Three of CFIN’s inaugural Foodtech Frontier 25 honourees focus on food waste and circularity, and together offer a snapshot of how Canadian innovation creating value: 

Crush Dynamics (Summerland, BC) turns discarded grape pomace—a winery waste byproduct—into functional food ingredients using a proprietary fermentation process that activates polyphenols and fibers. The result is a low-sugar input that enhances flavour, improves texture, and extends shelf life—giving manufacturers a performance ingredient with circular origins. 

Food Cycle Science (Ottawa, ON) produces the FoodCycler—a suite of residential and commercial appliances that turn food scraps into a stable soil amendment. With over 250,000 units sold globally, and municipal programs across Canada, the company is proving that decentralized food waste recovery can reduce emissions by up to 75%, even in remote communities. 
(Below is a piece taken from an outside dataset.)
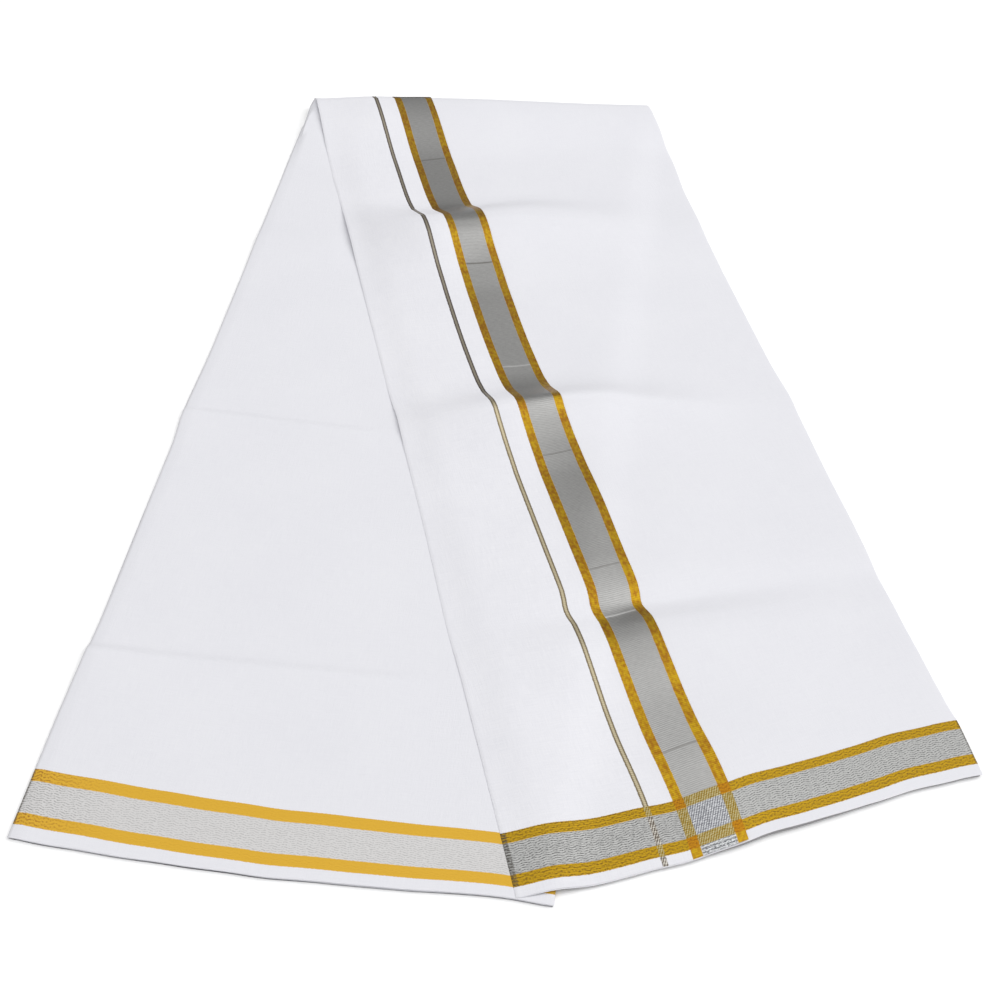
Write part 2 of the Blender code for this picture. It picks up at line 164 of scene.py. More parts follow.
def on_floor(side, s, t):
    """The place s along a stretch and t from its left side; side is -1 under, +1 upper."""
    along = (side * math.sin(LEAN), -math.cos(LEAN))
    right = (math.cos(LEAN), side * math.sin(LEAN))
    x = TURN_LEFT_END[0] + s * along[0] + t * right[0]
    y = TURN_LEFT_END[1] + s * along[1] + t * right[1]
    return x, y


def down_strip(side, q, t, length, hem):
    """Row q of a stretch runs along the turn close to it, and along the hem at its end."""
    turn_skew = side * t * math.tan(LEAN) * (1 - ease(q / TURN_BLEND))
    hem_skew = (hem(t) - length) * ease(1 - (length - q) / HEM_BLEND)
    return q + turn_skew + hem_skew


def row_places(start, end, crests):
    """Places of the rows from the hem back to start, closer together at each fold's crest."""
    places = [start]
    while places[-1] < end:
        near = max(bell((places[-1] - crest) / CREST_REACH) for crest in crests)
        near = max(near, bell((end - places[-1]) / HEM_REACH))
        places.append(places[-1] + ROWS_WIDE + (ROWS_CLOSE - ROWS_WIDE) * near)
    stretch = (end - start) / (places[-1] - start)
    return [start + (place - start) * stretch for place in places][::-1]


def columns_between(left, right, count, left_close=False, right_close=False):
    """Distances across for the columns, closer together at the sides that ask for it."""
    columns = []
    for k in range(count):
        x = k / (count - 1)
        if left_close:
            x = x - CROWDING * math.sin(math.pi * x) * (1 - x)
        if right_close:
            x = x + CROWDING * math.sin(math.pi * x) * x
        columns.append(left + (right - left) * x)
    return columns


def soft_relief(x, y):
    parts = named(RELIEF_COLUMNS, RELIEF)
    return sum(part["height"] * noise.noise(
        Vector((x * part["along"], y * part["across"], part["seed"]))) for part in parts)


def hem_wave(t, wave):
    """A hem isn't quite even: a wave's height, its number in a metre and its seeds."""
    height, in_a_metre, *seeds = wave
    return height * noise.noise(Vector((t * in_a_metre, *seeds)))


def under_hem(t):
    """The hem sags at mid width, and hangs out a little at its right corner."""
    x = t / STRIP
    sag = 4 * UNDER_HEM_SAG * x * (1 - x)
    corner = HEM_CORNER * ease((t - HEM_CORNER_FROM) / HEM_CORNER_RUN)
    return UNDER_LENGTH - UNDER_HEM_SKEW * x + sag + corner + hem_wave(t, UNDER_HEM_WAVE)


def side_place(q, side):
    """Distance of a side from the strip's left side, at row q."""
    rows = named(SIDE_COLUMNS, side, MM)
    for before, after in zip(rows, rows[1:]):
        if q < after["at"]:
            break
    share = ease((q - before["at"]) / (after["at"] - before["at"]))
    return before["place"] + (after["place"] - before["place"]) * share


def under_right(q):
    return STRIP - UNDER_TUCK * (1 - ease((q - UNDER_START) / UNDER_TUCK_RUN))


def under_top(s, t):
    """Top of the under stretch. Its folds die out where the upper stretch covers it."""
    cover = max(s * BETWEEN, GAP)
    shown = 1 - ease((t / cover - FOLDS_FADE_FROM) / FOLDS_FADE_RUN)
    rise = sum(fold_height(s, t, fold) for fold in named(FOLD_COLUMNS, UNDER_FOLDS))
    return UNDER_STACK + TOP_PLAY + (rise + soft_relief(s, t)) * shown + curl(s, t)


def curl(s, t):
    """How much higher the leaves lie where they curl up into the turn's left end."""
    outside, hem_slot_shade = named(CURL_COLUMNS, (CURL_OUTSIDE, CURL_INSIDE))
    heights = []
    for part in (outside, hem_slot_shade):
        x = min(max((s - part["from"]) / part["run"], 0.0), 1.0)
        heights.append(part["height"] * (1 + math.cos(math.pi * x)) / 2)
    share = ease((t - side_place(s, UNDER_LEFT_SIDE)) / CURL_RAMP)
    height = heights[0] + (heights[1] - heights[0]) * share
    covered = max(s * BETWEEN + CURL_UNDER, CURL_LEAST)
    return height * (1 - ease((t - covered) / CURL_WIDTH))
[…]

RFINE Biomass Solutions (Halifax, NS) has developed an in-store drying system that converts spent coffee grounds into a shelf-stable raw material for food and feed. With pilots in major chains and a manufacturing partner in place, RFINE is turning one of Canada’s most common foodservice waste streams into a commercial circular input. 

 

Investment Momentum in Food Waste and Circularity 

Across all domains, CFIN-funded projects have leveraged $23.3 million in public support into more than $82 million in follow-on private investment—a multiplier that holds true in the food waste and circularity space. 
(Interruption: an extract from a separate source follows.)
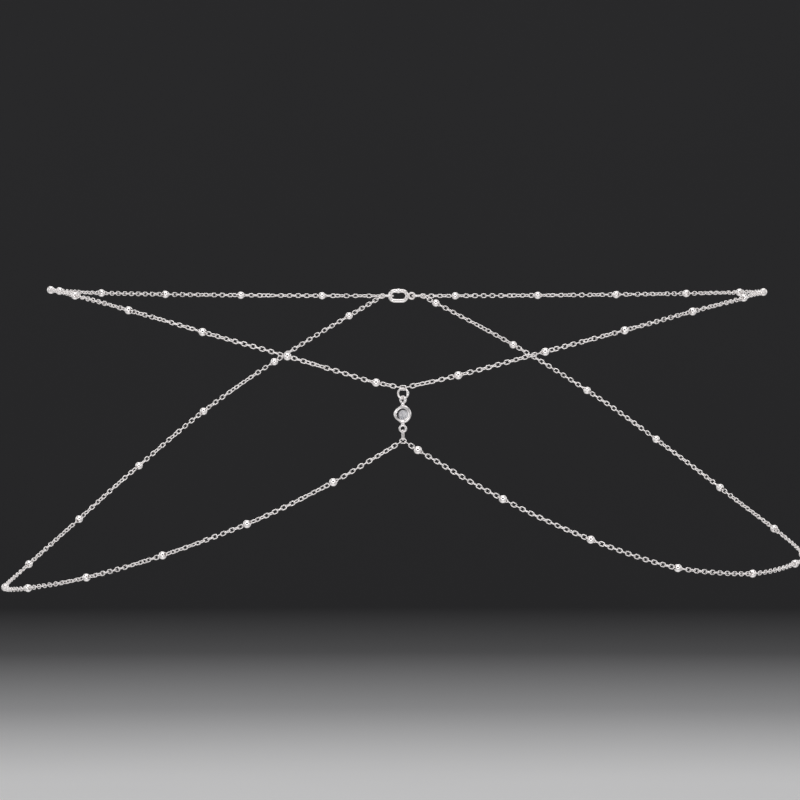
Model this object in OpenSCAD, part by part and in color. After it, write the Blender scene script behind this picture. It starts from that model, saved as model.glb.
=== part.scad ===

Crush Dynamics has raised more than $3.6 million in seed funding from private investors. Subsequent CFIN funding and project support focused on commercialization, enabling the company to expand production, validate performance in national food applications, and form strategic industry partnerships—including a collaboration with Purdys Chocolatier to reduce sugar in chocolate products. 
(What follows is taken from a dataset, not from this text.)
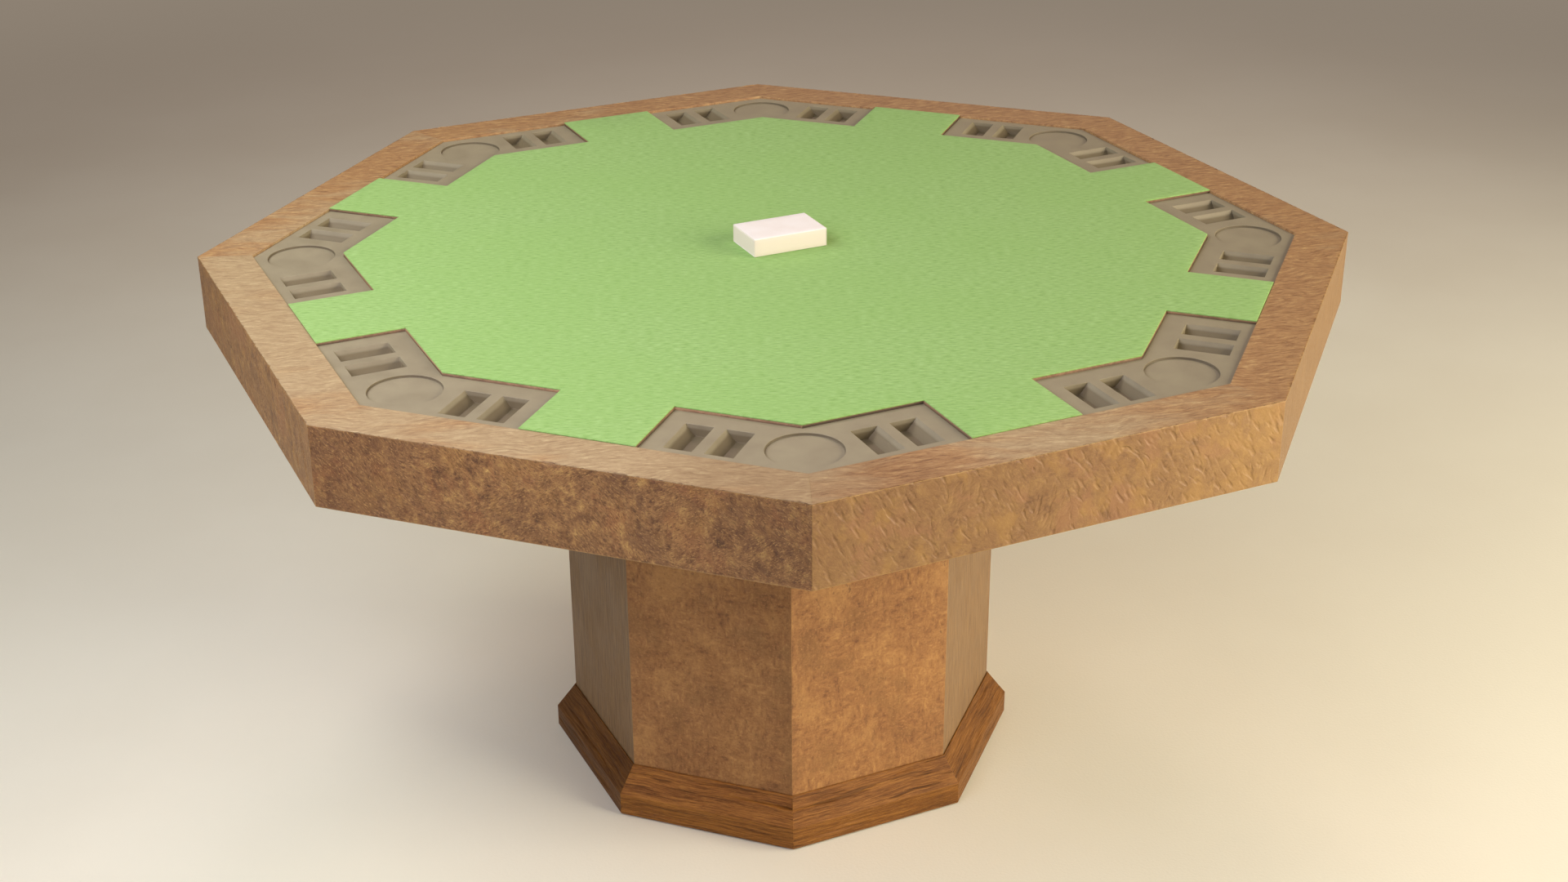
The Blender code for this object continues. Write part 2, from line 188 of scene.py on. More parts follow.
def stations(half_length, spacing, radius):
    """(share of the half length, distance drawn in) along a board whose ends are rounded over."""
    ends = []
    for step in range(ARC_STEPS + 1):
        angle = pi / 2 * step / ARC_STEPS
        ends.append((1 - radius * (1 - sin(angle)) / half_length, radius * (1 - cos(angle))))
    ends.reverse()
    reach = ends[-1][0]
    steps = max(2, round(2 * half_length * reach / spacing))
    middle = [(reach * (2 * step / steps - 1), 0.0) for step in range(1, steps)]
    return [(-share, drop) for share, drop in ends] + middle + [(s, d) for s, d in reversed(ends)]


def board_mesh(name, index, section, spacing, radius, relief):
    """A mitred board of the +X side, lofted along Y. relief(index, along, point, normal, wear) says
    how deep the surface is worn at a place."""
    outer = max(point.x for point, _, _ in section)
    inset_along = MITRE_GAP / 2 / cos(HALF_TURN)
    full = outer * tan(HALF_TURN) - inset_along
    rings, wears, edges = [], [], []
    for share, drop in stations(full, spacing, radius):
        ring = []
        for point, normal, wear in section:
            half = point.x * tan(HALF_TURN) - inset_along
            along = share * half
            depth = drop + relief(index, along, point, normal, wear)
            place = point - normal * depth
            ring.append((place.x, along, place.y))
            end_wear = max(0.0, 1 - (1 - abs(share)) * half / WEAR_REACH)
            wears.append(max(wear, end_wear))
            edges.append(arris_reach(point))
        rings.append(ring)
    mesh = loft_mesh(name, rings)
    shade(mesh)
    point_values(mesh, board=[float(index)] * len(wears), wear=wears, arris=edges)
    return mesh


def smooth(value, low, high):
    share = min(1.0, max(0.0, (value - low) / (high - low)))
    return share * share * (3 - 2 * share)


def field(x, y, z):
    return noise.noise(Vector((x, y, z)))


def hollows(x, y, z, limit):
    """Where the noise field passes a limit, how far it does so."""
    return max(0.0, field(x, y, z) - limit)


def swell(x, y, z):
    return 0.5 + 0.5 * field(x, y, z)


# --- relief of each kind of board ---
RIM_FIGURE = (0.9, 1.0, 0.9, 0.5, 0.0, 0.1, 0.40, 0.8)
APRON_FIGURE = (0.0, 0.8, 0.5, 1.0, 0.8, 1.0, 0.5, 0.0)
COLUMN_FIGURE = (0.0, 1.0, 1.0, 0.0, 0.0, 1.0, 1.0, 0.0)
# painted shade of each plinth rail, darkest on the left rail, which stands in shade
PLINTH_PAINTED_SHADE = (0.2, 0.1, 0.2, 0.1, 0.50, 0.0, 0.22, 0.36)
NIBBLE_DEPTH = 0.0020
CHATTER_DEPTH = 0.0012
DENT_DEPTH = 0.0020
WILD_RIDGES = 0.6                # how high the ridges beside the dents stand, to the dents' depth
SWELL_DEPTH = 0.0003
APRON_SWELL_DEPTH = 0.0006
RIM_WAVE_DEPTH = 0.0003
PIT_DEPTH = 0.0009
GROOVE_DEPTH = 0.0030
BOARD_STEP = 7.3                 # keeps the noise of one board away from the next


def arris_reach(point):
    """How far a point of a section is from the sharp edge between the rim's top and the apron."""
    return (point - Vector((TOP_APOTHEM, RIM_TOP))).length


def arris_wear(index, along):
    """Nibbles along that edge, the same for both boards."""
    nibble = hollows(along * 70, index * BOARD_STEP, 0.0, 0.02)
    chatter = hollows(along * 210, index * BOARD_STEP, 4.0, 0.1)
    return NIBBLE_DEPTH * nibble + CHATTER_DEPTH * chatter


def arris_share(point):
    return 1 - smooth(arris_reach(point), 0.0006, 0.0040)


def rim_relief(index, along, point, normal, wear):
    if normal.y < 0.5 and normal.x < 0.5:
        return 0.0
    angle = index * TURN - GRAIN_ANGLE
    u = point.x * cos(angle) - along * sin(angle)
    v = point.x * sin(angle) + along * cos(angle)
    waves = hollows(u * 28, v * 130, index, -0.1) * RIM_WAVE_DEPTH
    share = arris_share(point)
    return waves * (1 - share) * (1 - wear) + arris_wear(index, along) * share


def apron_relief(index, along, point, normal, wear):
    if normal.x < 0.5:
        return 0.0
    height = point.y - APRON_LOW.z
    shift = index * BOARD_STEP
    lean = 0.8 * field(along * 5, height * 6, shift) - 0.3
    u = along * cos(lean) - height * sin(lean)
    v = along * sin(lean) + height * cos(lean)
    strength = 0.3 + 0.7 * smooth(APRON_FIGURE[index], 0.5, 1.0)
    dents = hollows(u * 150, v * 48, shift, 0.12)
    ridges = WILD_RIDGES * strength * hollows(u * 120, v * 40, shift + 31, 0.2)
    patch = 0.35 + smooth(field(along * 9, height * 12, shift + 5), -0.3, 0.4)
    depth = DENT_DEPTH * strength * patch * (dents - ridges)
    depth += APRON_SWELL_DEPTH * swell(along * 26, height * 26, shift + 3)
    share = arris_share(point)
    return depth * (1 - share) * (1 - 0.8 * wear) + arris_wear(index, along) * share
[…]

Food Cycle Science secured a major strategic growth investment from Power Sustainable Lios, one of Canada’s leading agrifood-focused private equity firms. This follows the company’s municipal pilot success and rapid product deployment, supported in part by CFIN. 

RFINE Biomass Solutions recently closed a $1.7 million oversubscribed equity round, bucking a broader decline in early-stage funding across Canada. The raise positions the company to accelerate commercialization and pursue additional non-dilutive funding. 

These ventures used early CFIN support to unlock investor confidence, accelerate commercialization, and close critical capital gaps. They all show a different facet of circularity in action: industrial byproduct upcycling, decentralized food waste recycling at both the consumer and municipality-level, and foodservice waste-to-resource conversion.  

What Comes Next   

If circular food innovation scales as envisioned, it will reshape the economics of waste, not just reduce it. Marginal byproducts will be reimagined as profitable outputs. Disposal costs become revenue opportunities. And emissions tied to waste will shrink in parallel. 

However, the pace of adoption still lags the pace of innovation. Infrastructure isn’t evenly distributed, procurement is slow to adapt to new processes and ingredients, and regulatory clarity remains patchy across provincial and municipal jurisdictions. Despite these frictions, the trajectory is clear. Venture-backed companies like Food Cycle and Friendlier are reaching industrial scale and deploying solutions in Canada and abroad, municipal programs are proving the economics of investing in decentralized waste recycling, commercial buyers are showing early signs of demand for circular ingredients and inputs. 

Food waste is no longer treated as an inevitable cost of doing business, but rather an opportunity for innovation—as space where waste is simultaneously reimagined into economic growth and environmental progress.